* _Exercise aim_
Each entry below is to be extracted exactly.

* _Stored rows_
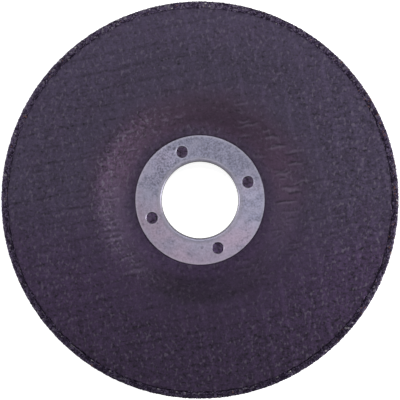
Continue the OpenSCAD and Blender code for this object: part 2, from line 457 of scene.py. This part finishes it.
def makeRimGrains():
    random.seed(grains["seed"])
    kinds = grainKinds()
    bm = bmesh.new()
    shades, rusts = [], []
    for i in range(grains["count"]):
        angle, radius, height, out = rimPlace()
        size = grains["meanSize"] * random.uniform(1 - grains["spread"], 1 + grains["spread"])
        sunk = size * random.uniform(0.35, 0.8)
        radius -= out[0] * sunk
        height -= out[1] * sunk
        place = Vector((radius * math.cos(angle), radius * math.sin(angle), height)) * mm
        spin = Matrix.Rotation(random.uniform(0, 6.28), 4, Vector([random.uniform(-1, 1) for k in range(3)]))
        put = Matrix.Translation(place) @ spin @ Matrix.Scale(size * mm, 4)
        kind = random.choice(kinds)
        kind.transform(put)
        bm.from_mesh(kind)
        kind.transform(put.inverted())
        shades += [grainShade(place / mm, radius, height)] * len(kind.vertices)
        rusts += [float(random.random() < (0.09 if place.x > 0.8 * radius * mm else 0.02))] * len(kind.vertices)
    bmesh.ops.recalc_face_normals(bm, faces=bm.faces)
    piece = pieceFrom(bm, "rimGrains", smooth=False)
    mesh = piece.data
    places, facing = readPoints(mesh)
    radius = np.hypot(places[:, 0], places[:, 1])
    places[:, :2] *= np.minimum(1, wheel["rimRadius"] / radius)[:, None]
    places[:, :2] *= np.maximum(1, (wheel["bandRadius"] - 0.6) / radius)[:, None] ** (places[:, 2:3] > 10)
    places[:, 2] = np.clip(places[:, 2], wheel["rimBack"], wheel["rimTop"])
    writePoints(mesh, places)
    writeMask(mesh, "shade", np.array(shades))
    writeMask(mesh, "rust", np.array(rusts))
    for kind in kinds:
        bpy.data.meshes.remove(kind)
    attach(piece, "root")
    return piece


rimGrains = makeRimGrains()

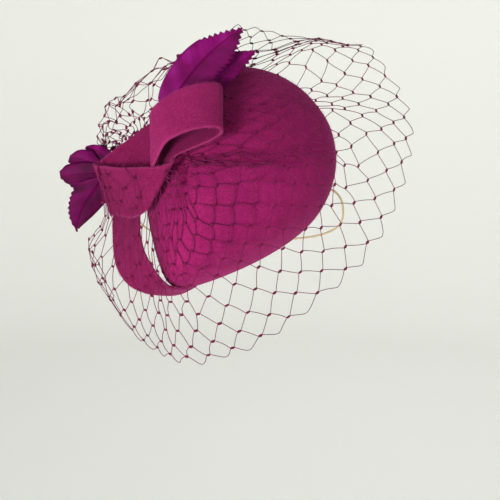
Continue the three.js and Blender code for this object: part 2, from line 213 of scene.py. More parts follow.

* _Finished answer_
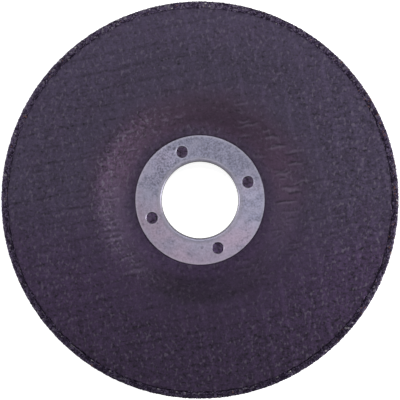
Continue the OpenSCAD and Blender code for this object: part 2, from line 457 of scene.py. This part finishes it.
def makeRimGrains():
    random.seed(grains["seed"])
    kinds = grainKinds()
    bm = bmesh.new()
    shades, rusts = [], []
    for i in range(grains["count"]):
        angle, radius, height, out = rimPlace()
        size = grains["meanSize"] * random.uniform(1 - grains["spread"], 1 + grains["spread"])
        sunk = size * random.uniform(0.35, 0.8)
        radius -= out[0] * sunk
        height -= out[1] * sunk
        place = Vector((radius * math.cos(angle), radius * math.sin(angle), height)) * mm
        spin = Matrix.Rotation(random.uniform(0, 6.28), 4, Vector([random.uniform(-1, 1) for k in range(3)]))
        put = Matrix.Translation(place) @ spin @ Matrix.Scale(size * mm, 4)
        kind = random.choice(kinds)
        kind.transform(put)
        bm.from_mesh(kind)
        kind.transform(put.inverted())
        shades += [grainShade(place / mm, radius, height)] * len(kind.vertices)
        rusts += [float(random.random() < (0.09 if place.x > 0.8 * radius * mm else 0.02))] * len(kind.vertices)
    bmesh.ops.recalc_face_normals(bm, faces=bm.faces)
    piece = pieceFrom(bm, "rimGrains", smooth=False)
    mesh = piece.data
    places, facing = readPoints(mesh)
    radius = np.hypot(places[:, 0], places[:, 1])
    places[:, :2] *= np.minimum(1, wheel["rimRadius"] / radius)[:, None]
    places[:, :2] *= np.maximum(1, (wheel["bandRadius"] - 0.6) / radius)[:, None] ** (places[:, 2:3] > 10)
    places[:, 2] = np.clip(places[:, 2], wheel["rimBack"], wheel["rimTop"])
    writePoints(mesh, places)
    writeMask(mesh, "shade", np.array(shades))
    writeMask(mesh, "rust", np.array(rusts))
    for kind in kinds:
        bpy.data.meshes.remove(kind)
    attach(piece, "root")
    return piece


rimGrains = makeRimGrains()

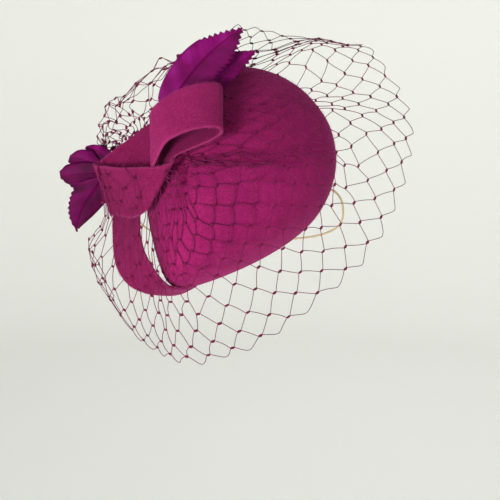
Continue the three.js and Blender code for this object: part 2, from line 213 of scene.py. More parts follow.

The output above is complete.